The Next Wave Of Digital Growth in India
Demand for wireless mobile broadband in India has been one of the most prevalent technology trends in recent years, putting more pressure on operators to prepare their networks for digital growth in India. Fueled by a considerable drop in smartphone prices and broadband tariffs, the consumption of mobile data dramatically escalated last year. In fact, wireless broadband subscribers more than doubled in two years, from 200 million in 2016 to 493 million in 2018, according to data released by the Telecom Regulatory Authority of India (TRAI).
Digital Growth in India is at a rapid pace
The expansion of 4G networks beyond major cities and into rural areas in India has led to better coverage and quality of services, resulting in more subscribers and data consumption. Content in local languages has greatly improved, further contributing to the rising demand for data services across India.
The growth is happening at a tremendous rate and isn’t showing any signs of stopping. According to the Ericsson Mobility Report, the monthly data consumption per smartphone in India will reach 15GB by 2024, growing at a CAGR of 14 percent from 6.8GB in 2018. India will have more than one billion smartphones by 2024 and 80 percent of the users will have 4G LTE connections, according to the report.
Video, Internet of Things (IoT), and cloud-based services will further drive demand for broadband in both consumer and business segments. Low-latency gaming, applications, and business services are also increasing in popularity.
Indian service providers have already started to explore and experiment with virtualization to add agility and programmability to the network. Virtualization of applications and services coupled with disaggregation is helping service providers address the growing need for scalable and flexible networks.
Demand for broadband and impact on networks
To handle this growing demand operators know they need to take steps to prepare their networks. Their approach will take time to implement as a new infrastructure may require upgrades – many operators are currently in an interim phase as they work to address new challenges.
For example, when 4G initially launched in India, wide scale deployment of 4G networks happened at a rapid pace. It was a race against the clock to capture the maximum amount of subscribers in the shortest period of time. The initial reaction from the network side was to deploy more bandwidth on existing networks to meet the scale and volumes. This strategy was soon outpaced by traffic growth because this was not a usual capacity upgrade or network expansion. This was a step function change that needed to start with a new foundation.
Unprecedented traffic growth in recent years requires innovative architectures that can create an infrastructure to meet the traffic trajectory of tomorrow and build a network that is truly adaptive to the changing needs of new age technologies.

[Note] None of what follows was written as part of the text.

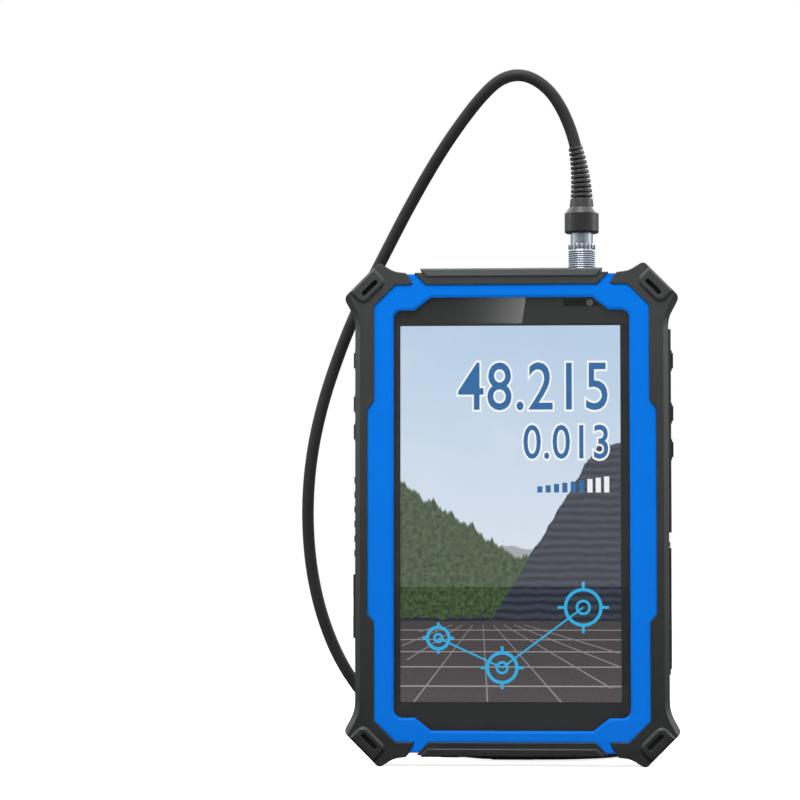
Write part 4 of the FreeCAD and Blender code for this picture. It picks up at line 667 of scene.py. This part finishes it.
# ---- stage ----
class DATACOLLECTOR_OT_stage(bpy.types.Operator):
    """Makes the camera, the pale floor, the soft lamps and the white surroundings"""

    bl_idname = "datacollector.stage"
    bl_label = "Stage"

    def execute(self, context):
        stage = context.scene.data_collector_stage
        scene = context.scene
        scene.view_settings.view_transform = "Standard"
        self.camera(scene, stage)
        self.floor()
        self.lamps(scene, stage)
        self.surroundings(scene)
        return {"FINISHED"}

    def camera(self, scene, stage):
        data = bpy.data.cameras.new("camera")
        data.sensor_width = 36
        data.lens = data.sensor_width * (stage.distance - FACE_DEPTH) / stage.view_width
        data.clip_start, data.clip_end = 0.05, 50
        camera = bpy.data.objects.new("camera", data)
        scene.collection.objects.link(camera)
        scene.camera = camera
        middle = np.array(CAMERA_TARGET)
        place = np.array([CAMERA_SIDE, -stage.distance, CAMERA_HEIGHT])
        camera.location = place
        camera.rotation_mode = "QUATERNION"
        camera.rotation_quaternion = Vector(middle - place).to_track_quat("-Z", "Y")

    def floor(self):
        """One large flat sheet that also glows for the camera, so that it stays pale under its shadow."""
        finish = Finish("floor_white")
        light = finish.node("ShaderNodeLightPath").outputs
        finish.set(
            Base_Color=finish.blend(light["Is Glossy Ray"], (FLOOR_GREY,) * 3, (FLOOR_MIRRORED,) * 3),
            Roughness=0.9,
            Specular_IOR_Level=0.0,
            Emission_Color=(1.0, 1.0, 1.0),
            Emission_Strength=finish.math("MULTIPLY", light["Is Camera Ray"], FLOOR_GREY),
        )
        corners = [(x * FLOOR_HALF, y * FLOOR_HALF, 0) for x, y in ((-1, -1), (1, -1), (1, 1), (-1, 1))]
        mesh = bpy.data.meshes.new("floor")
        mesh.from_pydata(corners, [], [[0, 1, 2, 3]])
        mesh.materials.append(finish.material)
        floor = bpy.data.objects.new("floor", mesh)
        bpy.context.scene.collection.objects.link(floor)

    def lamps(self, scene, stage):
        """Square area lamps, turned to the middle of the object."""
        for name, (power, size, place) in LAMPS.items():
            data = bpy.data.lights.new(name, "AREA")
            data.energy = getattr(stage, power)
            data.shape = "SQUARE"
            data.size = size
            lamp = bpy.data.objects.new(name, data)
            scene.collection.objects.link(lamp)
            lamp.location = place
            lamp.rotation_mode = "QUATERNION"
            lamp.rotation_quaternion = Vector(LAMP_TARGET - np.array(place)).to_track_quat("-Z", "Y")

    def soft_box(self, way, sum_of, between):
        """A tall soft box in front, whose light grows as a cube towards its slanted right edge."""
        edge = sum_of("ADD", BOX_EDGE, sum_of("MULTIPLY", way["Z"], BOX_SLANT))
        past_edge = sum_of("SUBTRACT", way["X"], edge)
        share = sum_of("MAXIMUM", sum_of("ADD", 1.0, sum_of("DIVIDE", past_edge, BOX_WIDTH)), 0.0)
        glow = sum_of("MULTIPLY", BOX_PEAK, sum_of("POWER", share, 3.0))
        inside = sum_of("LESS_THAN", past_edge, 0.0)
        outside = sum_of("SUBTRACT", 1.0, inside)
        light = sum_of("ADD", sum_of("MULTIPLY", glow, inside), sum_of("MULTIPLY", BOX_PAST_EDGE, outside))
        front = sum_of("LESS_THAN", way["Y"], 0.0)
        above = between(way["Z"], *BOX_FOOT, 0.0, 1.0)
        below = between(way["Z"], *BOX_TOP, 1.0, 0.0)
        return sum_of("MULTIPLY", sum_of("MULTIPLY", light, front), sum_of("MULTIPLY", above, below))

    def surroundings(self, scene):
        """White for the camera and through glass; mirrored rays see a grey front and bright sides."""
        world = bpy.data.worlds.new("surroundings")
        scene.world = world
        world.use_nodes = True
        tree = world.node_tree
        tree.nodes.clear()

        def node(kind, **settings):
            made = tree.nodes.new(kind)
            for key, value in settings.items():
                setattr(made, key, value)
            return made

        def join_to(value, socket):
            if isinstance(value, bpy.types.NodeSocket):
                tree.links.new(value, socket)
            else:
                socket.default_value = value

        def sum_of(operation, first, second):
            made = node("ShaderNodeMath", operation=operation)
            join_to(first, made.inputs[0])
            join_to(second, made.inputs[1])
            return made.outputs[0]

        def between(value, low, high, to_low, to_high):
            made = node("ShaderNodeMapRange", interpolation_type="SMOOTHSTEP")
            for key, item in (
                ("Value", value),
                ("From Min", low),
                ("From Max", high),
                ("To Min", to_low),
                ("To Max", to_high),
            ):
                join_to(item, made.inputs[key])
            return made.outputs["Result"]

        way = node("ShaderNodeSeparateXYZ")
        tree.links.new(node("ShaderNodeTexCoord").outputs["Generated"], way.inputs[0])
        across = sum_of("ABSOLUTE", way.outputs["X"], 0.0)
        mirrored = between(across, 0.3, 0.85, FRONT_SHINE, SIDE_SHINE)
        mirrored = sum_of("MAXIMUM", mirrored, between(way.outputs["Z"], 0.06, 0.55, 0.0, OVERHEAD_SHINE))
        mirrored = sum_of("ADD", mirrored, self.soft_box(way.outputs, sum_of, between))
        rays = node("ShaderNodeLightPath").outputs
        seen = sum_of("MAXIMUM", rays["Is Camera Ray"], rays["Is Transmission Ray"])
        strength = sum_of("ADD", seen, sum_of("MULTIPLY", rays["Is Glossy Ray"], mirrored))
        rest = sum_of("SUBTRACT", 1.0, sum_of("MAXIMUM", seen, rays["Is Glossy Ray"]))
        strength = sum_of("ADD", strength, sum_of("MULTIPLY", rest, SOFT_LIGHT))
        back = node("ShaderNodeBackground")
        back.inputs["Color"].default_value = (1, 1, 1, 1)
        tree.links.new(strength, back.inputs["Strength"])
        tree.links.new(back.outputs[0], node("ShaderNodeOutputWorld").inputs["Surface"])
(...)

Adopting a new virtualized, automated and scalable approach
Indian service providers have already started to explore and experiment with virtualization to add agility and programmability to the network. Virtualization of applications and services coupled with disaggregation (separation of hardware and software, and even software from software) is helping service providers address the growing need for scalable and flexible networks. Further, automation and orchestration are enabling Indian telcos to optimize the available resources. However, there is a need to further simplify the IP-based networks from access to metro to streamline, virtualize, and essentially build a more programmable network.
A new way to simplify these parts of the IP-based network is required to enable service providers to address ever-changing market challenges and opportunities. This approach – which is automated and far more scalable – brings together SDN-based orchestration with analytics, which allows service providers to take advantage of network knowledge to automate services and operations. It goes beyond the traditional box-centric approach to build a simpler, more open, programmable, and agile network.
This architecture enables Indian service providers to be more responsive and ensure a quicker launch of newer services by being able to leverage the cloud-like scale and disaggregation of software and hardware components. It also helps them to prepare the networks for 5G and IoT.
The next wave of digital growth in India
Demand for broadband across India will only continue to increase, especially with increased adoption of 5G. In fact, GSMA predicts that India will be the top country globally driving new mobile subscribers in coming years, growing its base by 24 percent by 2025. To scale networks, service providers must evolve IP protocols and adopt a new virtualized approach in order to pave the way for the next wave of innovation in India.